START
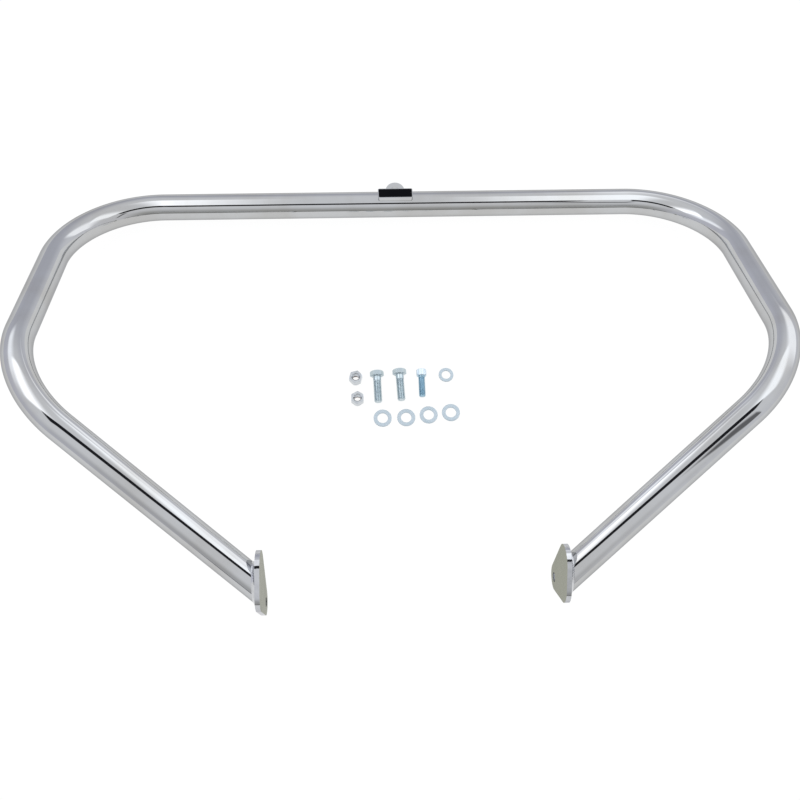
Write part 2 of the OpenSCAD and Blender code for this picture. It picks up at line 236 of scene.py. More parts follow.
for i in range(-window, window + 1):
    stations.append((drain_centre + leg * (i * column_angle * tube_r), leg, cross_axis))

tube_verts = []
tube_faces = []
rims = []
feet = []
for radius in (tube_r, bore_r):
    rows = []
    for centre, direction, across in stations:
        other = direction.cross(across)
        row = []
        for k in range(tube_columns):
            angle = first_angle + k * column_angle
            row.append(len(tube_verts))
            out = across * math.cos(angle) + other * math.sin(angle)
            tube_verts.append(centre + out * radius)
        rows.append(row)
    foot_row = []
    for index in rows[-1]:
        point = tube_verts[index]
        foot_row.append(len(tube_verts))
        tube_verts.append(point + leg * ((foot_plane - point.x) / leg.x))
    rows.append(foot_row)
    feet.append(foot_row)
    for r, (row, above) in enumerate(zip(rows, rows[1:])):
        in_window = first_window_row <= r < first_window_row + 2 * window
        for k in range(tube_columns):
            if in_window and (k < window or k >= tube_columns - window):
                continue
            n = (k + 1) % tube_columns
            tube_faces.append((row[k], row[n], above[n], above[k]))
    edge = [(window, j) for j in range(-window, window)]
    edge += [(i, window) for i in range(window, -window, -1)]
    edge += [(-window, j) for j in range(window, -window, -1)]
    edge += [(i, -window) for i in range(-window, window)]
    rim = []
    for i, j in edge:
        turn = math.atan2(j, i)
        angle = first_angle + math.asin(drain_r * math.sin(turn) / radius)
        rim.append(len(tube_verts))
        tube_verts.append(drain_centre + leg * (drain_r * math.cos(turn)) + (
            cross_axis * math.cos(angle) + leg_across * math.sin(angle)) * radius)
    rims.append(rim)
    middle = first_window_row + window
    for e in range(len(edge)):
        (i, j), (i_next, j_next) = edge[e], edge[(e + 1) % len(edge)]
        near = rows[middle + i][j % tube_columns]
        far = rows[middle + i_next][j_next % tube_columns]
        tube_faces.append((near, far, rim[(e + 1) % len(edge)], rim[e]))
for outer, inner in (rims, feet):
    for k in range(len(outer)):
        n = (k + 1) % len(outer)
        tube_faces.append((outer[k], outer[n], inner[n], inner[k]))


def both_sides(verts, faces):
    """Adds the mirror image across the middle plane."""
    count = len(verts)
    mirrored = [Vector((-v[0], v[1], v[2])) for v in verts]
    mirrored_faces = [tuple(count + i for i in face) for face in faces]
    return list(verts) + mirrored, list(faces) + mirrored_faces


guard_tube = surface("chromed_guard_tube", *both_sides(tube_verts, tube_faces), chrome)
stands_for(guard_tube, "guard_tube")


# End plates
#
# Each foot ends in a plate of 5 mm steel, flame cut to a rounded pad with a lobe for one bolt hole,
# its edges rounded over by the polishing wheel. The rim takes a bright plate, and the flat face
# towards the frame is rougher, its tone darkened and tinted olive as painted shade. The two plates
# sit at different angles.
plate_t = 0.0051
plate_corner_r = 0.0192
plate_spread = 0.0234
plate_lift = 0.0049
plate_shift = 0.0043
lobe_r = 0.014
lobe_hole_r = 0.0051625
plate_round = 0.0021

# The face towards the frame takes a rougher copy of the chrome whose tone is darkened and tinted
# olive: painted shade.
shaded_satin_chrome = plated("shaded_satin_chrome", clear=(0.44, 0.45, 0.41), cloud=(0.42, 0.43, 0.385),
                      cloud_scale=40.0, gloss=0.24, dull=0.32, wave=60.0, grain_scale=1800.0,
                      grain_share=0.10, depth=0.000004, edge=(0.56, 0.56, 0.51))
rim_chrome = plated("rim_chrome", clear=(0.55, 0.56, 0.58), cloud=(0.48, 0.49, 0.51),
                    cloud_scale=60.0, gloss=0.05, dull=0.10, wave=180.0, grain_scale=1200.0,
                    grain_share=0.06, depth=0.00012, edge=(0.70, 0.70, 0.72))


def wrapped(circles, step=5.0):
    """Counterclockwise outline drawn tight round circles given as (x, y, radius)."""
    normals = []
    for (ax, ay, ar), (bx, by, br) in zip(circles, circles[1:] + circles[:1]):
        span = math.hypot(bx - ax, by - ay)
        normals.append(math.atan2(by - ay, bx - ax) - math.acos((ar - br) / span))
    outline = []
    for k, (cx, cy, radius) in enumerate(circles):
        first, last = normals[k - 1], normals[k]
        while last < first:
            last += math.tau
        count = max(2, math.ceil((last - first) / math.radians(step)))
        for i in range(count + 1):
            angle = first + (last - first) * i / count
            outline.append((cx + radius * math.cos(angle), cy + radius * math.sin(angle)))
    return outline


def round_hole(cx, cy, radius, count=64):
    angles = [math.tau * i / count for i in range(count)]
    return [(cx + radius * math.cos(a), cy + radius * math.sin(a)) for a in angles]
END
**Problem to solve**
Exactly as written, please reproduce the lines from the first line of the data to the line containing "stations.append((drain_centre + leg", inclusive, and nothing else.

**Answer below**
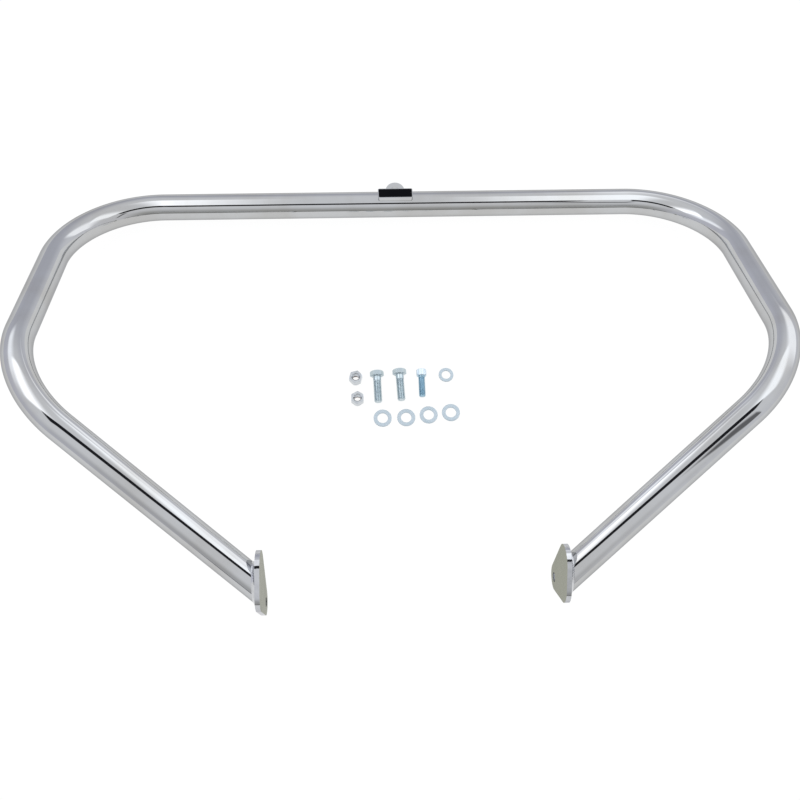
Write part 2 of the OpenSCAD and Blender code for this picture. It picks up at line 236 of scene.py. More parts follow.
for i in range(-window, window + 1):
    stations.append((drain_centre + leg * (i * column_angle * tube_r), leg, cross_axis))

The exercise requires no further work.